木製サッシの性能に言及する設計士はまだまだ少ないが、「アルミサッシだと建築の全体像が台無しになるけれど、木でできていることによって全然良さが違うね」と言われることが増えてきたという。木製サッシの性能だけでなく、見た目・意匠面からアプローチしていくことは、今後日本のサッシ業界にとって有効になるのではないだろうか。

LIMITED STORY #02
情報の柔軟な吸収と発信で、日本の木製サッシのイメージを変える存在に

上の文章は、CURATIONERのウェブサイトから抜粋したものである。

このコンセプト通り、山崎氏は常に最新の情報の吸収と発信を行っている。先述したように、海外のなかでも特にドイツの窓の展示会や木工関係の展示会に足を運び、木製サッシの「今」の情報を集めている。それだけでなく、木製サッシのトレンドについては海外から講師を招き、自らセミナーを開いたり、県産材を使った木製サッシの普及・促進に取り組む組織(県産材高断熱サッシ開発事業推進委員会)を発足したりして、情報の提供と意見交換を継続的に行ってきた。
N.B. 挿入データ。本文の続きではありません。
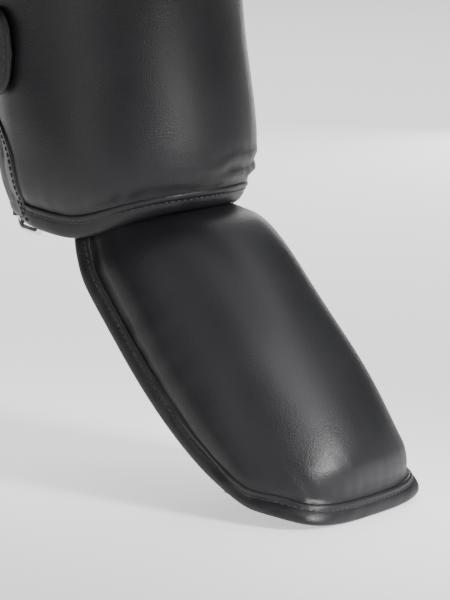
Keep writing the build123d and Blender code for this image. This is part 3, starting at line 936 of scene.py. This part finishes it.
def sew(name, lines, tree, body, seed):
    """One mesh of stitches along several lines, made by the node tree and then kept."""
    curve = bpy.data.curves.new(name + "_line", "CURVE")
    curve.dimensions = "3D"
    for line in lines:
        row = curve.splines.new("POLY")
        row.points.add(len(line) - 1)
        row.points.foreach_set("co", np.column_stack([line * MM, np.ones(len(line))]).ravel())
    guide = bpy.data.objects.new(name + "_line", curve)
    bpy.context.scene.collection.objects.link(guide)
    modifier = guide.modifiers.new("stitches", "NODES")
    modifier.node_group = tree
    names = {item.name: item.identifier for item in tree.interface.items_tree if item.in_out == "INPUT"}
    for key, value in STITCH_SIZES.items():
        modifier[names[key]] = value
    modifier[names["Seed"]] = seed
    modifier[names["Finish"]] = thread_finish
    graph = bpy.context.evaluated_depsgraph_get()
    mesh = bpy.data.meshes.new_from_object(guide.evaluated_get(graph), depsgraph=graph)
    mesh.name = name
    mesh.polygons.foreach_set("use_smooth", [True] * len(mesh.polygons))
    made = bpy.data.objects.new(name, mesh)
    bpy.context.scene.collection.objects.link(made)
    bpy.data.objects.remove(guide)
    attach(made, body)
    return made


# %% Sew the seams
seam_bodies = {name: "shin_pad" for name in seams}
seam_bodies.update({name: "instep_pad" for name in seams if name.startswith("instep")})
seam_bodies.update({"lower_tab": "lower_tab", "upper_tab": "upper_tab"})
stitches = stitch_tree()
for number, body in enumerate(sorted(set(seam_bodies.values()))):
    lines = [seams[name] for name in seams if seam_bodies[name] == body]
    sewn = sew(f"{body}_stitches", lines, stitches, body, number + 4)
    print(body, "stitches:", len(sewn.data.polygons), "faces")

# %% [markdown]
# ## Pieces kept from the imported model
# The ring, its keeper, the hook panels, the ankle's loop panel, the ankle strap and the
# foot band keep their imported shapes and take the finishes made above. They are small
# or hidden, so a finish is worth more on them than a new mesh.

# %% Finishes on the kept pieces
kept = {
    "strap_ring": plated, "ring_keeper": elastic_cloth, "ankle_strap_band": elastic_cloth,
    "ankle_strap_tab": trim_leather, "foot_band": elastic_cloth,
    "outer_band_anchor": elastic_cloth, "inner_band_anchor": elastic_cloth,
    "lower_strap_hook": pile_cloth, "upper_strap_hook": pile_cloth, "ankle_strap_hook": pile_cloth,
    "ankle_loop_panel": pile_cloth,
}
for name, material in kept.items():
    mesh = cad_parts[name].data
    mesh.materials.clear()
    mesh.materials.append(material)
print("kept pieces:", ", ".join(kept))

# %% [markdown]
# ## Floor and light
# The guard stands on its toe on a pale floor. Two tall soft boxes light the shin pad,
# one in front and to the right and one at the left, and the leather stays dark between
# their reflections. Three small boxes pick out the instep's crest, its outer side and
# the toe. A narrow one edges the inner side, and a wide light from behind clears the
# floor. The floor glows a little itself, which keeps it pale from every side.

# %% Floor
FLOOR = -148.6
reach = 30.0
floor_mesh = bpy.data.meshes.new("floor")
floor_mesh.from_pydata(
    [(-reach, -reach, FLOOR * MM), (reach, -reach, FLOOR * MM), (reach, reach, FLOOR * MM),
     (-reach, reach, FLOOR * MM)], [], [(0, 1, 2, 3)]
)
floor = bpy.data.objects.new("floor", floor_mesh)
bpy.context.scene.collection.objects.link(floor)
paper = bpy.data.materials.new("paper")
paper.use_nodes = True
paper.node_tree.nodes["Principled BSDF"].inputs["Base Color"].default_value = (0.93, 0.93, 0.93, 1)
paper.node_tree.nodes["Principled BSDF"].inputs["Roughness"].default_value = 0.9
paper.node_tree.nodes["Principled BSDF"].inputs["Specular IOR Level"].default_value = 0.1
paper.node_tree.nodes["Principled BSDF"].inputs["Emission Color"].default_value = (1, 1, 1, 1)
paper.node_tree.nodes["Principled BSDF"].inputs["Emission Strength"].default_value = 0.75
floor_mesh.materials.append(paper)


# %% Lights
def soft_box(name, azimuth, elevation, distance, width, height, power, target=(0, -0.02, 0.05), spread=180):
    data = bpy.data.lights.new(name, "AREA")
    data.spread = math.radians(spread)
    data.shape = "RECTANGLE"
    data.size, data.size_y, data.energy = width, height, power
    box = bpy.data.objects.new(name, data)
    a, e = math.radians(azimuth), math.radians(elevation)
    out = Vector((math.sin(a) * math.cos(e), -math.cos(a) * math.cos(e), math.sin(e)))
    box.location = Vector(target) + out * distance
    box.rotation_euler = out.to_track_quat("Z", "Y").to_euler()
    bpy.context.scene.collection.objects.link(box)
    return box


soft_box("key", 22, 26, 1.3, 0.44, 1.0, 1.0)
soft_box("fill", -75, 16, 1.3, 0.2, 1.0, 3.6)
soft_box("crest", 40, 44, 1.3, 0.45, 0.35, 2.4)
soft_box("high_left", -34, 48, 1.3, 0.36, 0.3, 1.8)
soft_box("toe", -2, 24, 0.9, 0.3, 0.24, 0.6, (0, -0.14, -0.10), 26)
soft_box("rim", 112, 16, 1.4, 0.22, 1.2, 4.5)
soft_box("overhead", 130, 62, 2.6, 2.6, 2.0, 60, (0.4, 0.3, -0.15))
world = bpy.data.worlds.new("studio")
world.use_nodes = True
world.node_tree.nodes["Background"].inputs["Color"].default_value = (1, 1, 1, 1)
world.node_tree.nodes["Background"].inputs["Strength"].default_value = 0.12
bpy.context.scene.world = world
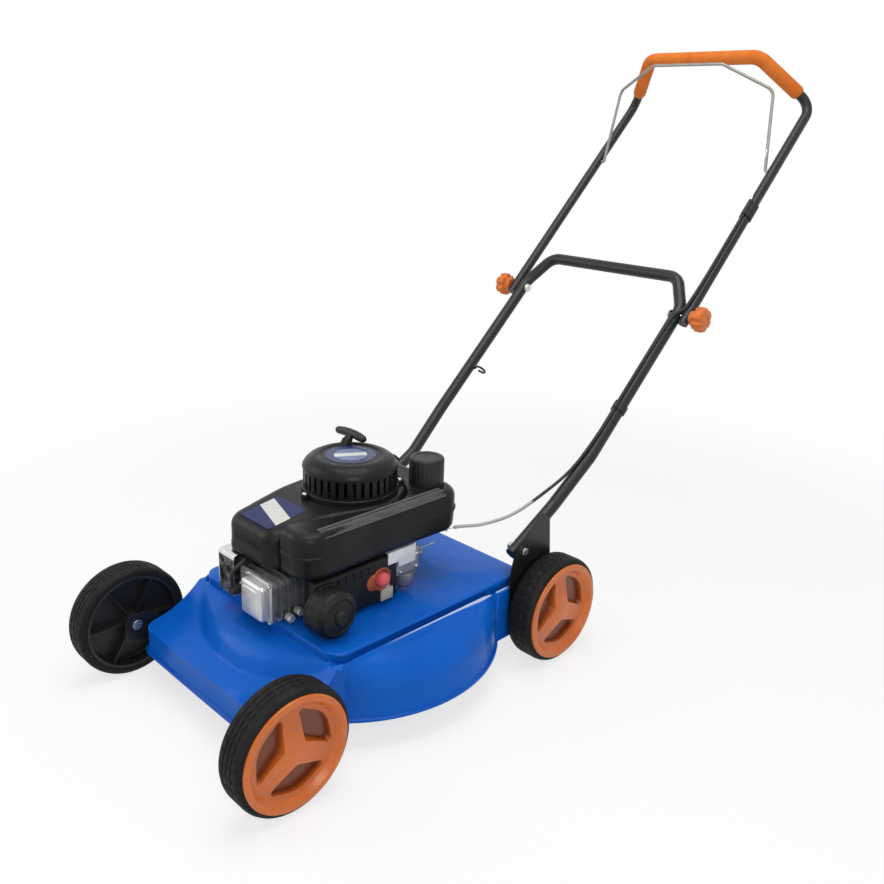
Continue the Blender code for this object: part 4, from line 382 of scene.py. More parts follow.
CRANK_Y = 0.284
SKIRT_RADIUS = 0.241
PANEL_Z = 0.15
PANEL_STEP = 0.014
DECK_WALL = 0.0025
SKIRT_TOP_Z = 0.083
SKIRT_BOTTOM_Z = 0.047
CHUTE_WALL_X = 0.23
SHELL_FRONT_Y = 0.006
SHELL_REAR_Y = 0.546
PANEL_FRONT_Y = 0.112
PANEL_REAR_Y = 0.512
SHELF_FRONT_Z = 0.09
SHELF_REAR_Z = 0.132
FILLET = 0.006
PANEL_EDGE = 0.003


def clamped(value):
    """The value, or the nearer of 0 and 1 if it lies outside them."""
    return min(max(value, 0.0), 1.0)


def quarter(steps):
    """Angles in even steps over a quarter turn."""
    return [radians(90 * k / steps) for k in range(steps + 1)]


def box_reach(dx, dy, half_width, front, rear, corner):
    """How far a rounded rectangle lies from the crank, in one direction."""
    edge_y = (rear if dy > 0 else front) - CRANK_Y
    by_side = half_width / abs(dx) if abs(dx) > 1e-9 else inf
    by_end = edge_y / dy if abs(dy) > 1e-9 else inf
    straight = min(by_side, by_end)
    centre = Vector((copysign(half_width - corner, dx), edge_y - copysign(corner, dy)))
    along = dx * centre.x + dy * centre.y
    sideways = dx * centre.y - dy * centre.x
    if abs(sideways) >= corner:
        return straight
    on_arc = along + sqrt(corner ** 2 - sideways ** 2)
    past = abs(dx * on_arc) > half_width - corner and abs(dy * on_arc) > abs(centre.y)
    return on_arc if past else straight


def panel_reach(dx, dy):
    return box_reach(dx, dy, 0.172, PANEL_FRONT_Y, PANEL_REAR_Y, 0.03)


def shell_reach(dx, dy):
    return box_reach(dx, dy, 0.18, SHELL_FRONT_Y, SHELL_REAR_Y, 0.026)


def bowl_reach(dx):
    return min(SKIRT_RADIUS, CHUTE_WALL_X / -dx) if dx < 0 else SKIRT_RADIUS


def skirt_reach(dx, dy):
    """The skirt follows whichever of the bowl and the boxed ends lies farther out."""
    return max(bowl_reach(dx), shell_reach(dx, dy))


def shelf_height(y):
    """The boxed ends rise gently from their outer edge to the foot of the panel."""
    foot = PANEL_Z - PANEL_STEP
    if y < CRANK_Y:
        rise = clamped((y - SHELL_FRONT_Y) / (PANEL_FRONT_Y - SHELL_FRONT_Y))
        return SHELF_FRONT_Z + (foot - SHELF_FRONT_Z) * rise ** 2.2
    rise = clamped((SHELL_REAR_Y - y) / (SHELL_REAR_Y - PANEL_REAR_Y))
    return SHELF_REAR_Z + (foot - SHELF_REAR_Z) * rise


def bowl_height(radius, inner, edge):
    """The bowl's roof falls in a curve from the panel's foot to the top of the skirt."""
    rise = clamped((radius - inner) / max(edge - inner, 0.001))
    return SKIRT_TOP_Z + (PANEL_Z - PANEL_STEP - SKIRT_TOP_Z) * sqrt(1 - rise ** 2.4)


def deck_height(dx, dy, radius):
    """The bowl and the shelf of the boxed ends, run together by a fillet."""
    bowl = bowl_height(radius, min(panel_reach(dx, dy), bowl_reach(dx) - 0.012), bowl_reach(dx))
    if shell_reach(dx, dy) < bowl_reach(dx):
        return bowl
    shelf = shelf_height(CRANK_Y + dy * radius)
    return 0.5 * (bowl + shelf + sqrt((bowl - shelf) ** 2 + FILLET ** 2)) - FILLET / 2


def deck_ring(reach, height):
    def rule(angle):
        dx, dy = cos(angle), sin(angle)
        radius = reach(dx, dy)
        return Vector((dx * radius, CRANK_Y + dy * radius, height(dx, dy, radius)))
    return rule


def beside_bowl(dx, dy):
    """1 along the panel's long sides, fading to 0 round its corners."""
    return clamped((abs(dx) * panel_reach(dx, dy) - 0.158) / 0.012)


deck_rules = [deck_ring(lambda dx, dy: 0.028, lambda dx, dy, r: PANEL_Z),
              deck_ring(lambda dx, dy: 0.09, lambda dx, dy, r: PANEL_Z)]
for bend in quarter(4):
    deck_rules.append(deck_ring(
        lambda dx, dy, b=bend: (panel_reach(dx, dy) - PANEL_EDGE
                                + (PANEL_EDGE + 0.002 * beside_bowl(dx, dy)) * sin(b)),
        lambda dx, dy, r, b=bend: PANEL_Z - PANEL_EDGE * (1 - cos(b))))
for grow, lift in ((-0.0016, 0.007), (-0.002, -0.005), (-0.0004, -0.008), (0.0024, -0.0085),
                   (0.0042, -0.006), (0.005, 0.0), (0.006, 0.003), (0.0074, 0.0042), (0.009, 0.0038),
                   (0.0106, 0.0018), (0.0124, 0.0002)):
    deck_rules.append(deck_ring(
        lambda dx, dy, g=grow: panel_reach(dx, dy) + (g if g > 0 else g * beside_bowl(dx, dy)),
        lambda dx, dy, r, v=lift: deck_height(dx, dy, r) + v * beside_bowl(dx, dy)))
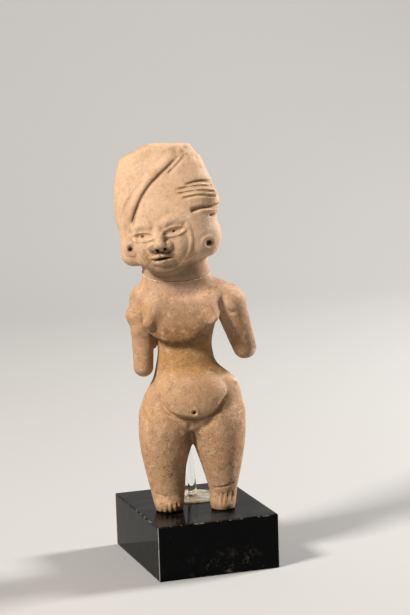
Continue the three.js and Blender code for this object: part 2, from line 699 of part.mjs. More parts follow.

本誌で記載した「製品化した後も自己満足にならないよう、外部の評価試験を取り入れて改善を重ねている」という話からも、木製サッシや窓断熱に対する山崎屋木工製作所のストイックさが感じ取れる。このような取り組みを通して、「少しずつ着実に前に進んでいる。もっと色々な人に知ってもらえる可能性を秘めている」と山崎氏は語る。

特にCLASS1 ARCHITECT Vol.04での掲載以降は、木製サッシが今まで以上に建築士に広がっていくのを実感している。2月中旬時点では電話の問い合わせが100件ほどに増え、掲載後の効果を感じている。山崎氏は、「設計事務所の先生が“使いたい”と思ってもらえるよう、当社ができることを最大限にやりたい」と強い意欲を表していた。

木製サッシに携わり始めた当初、ドイツの展示会で木製サッシの可能性を痛感し、木へのイメージが変わったという山崎氏。今後の木製サッシ界の未来は、代表の山崎氏と竹内氏によって導かれるものになるよう、期待したい。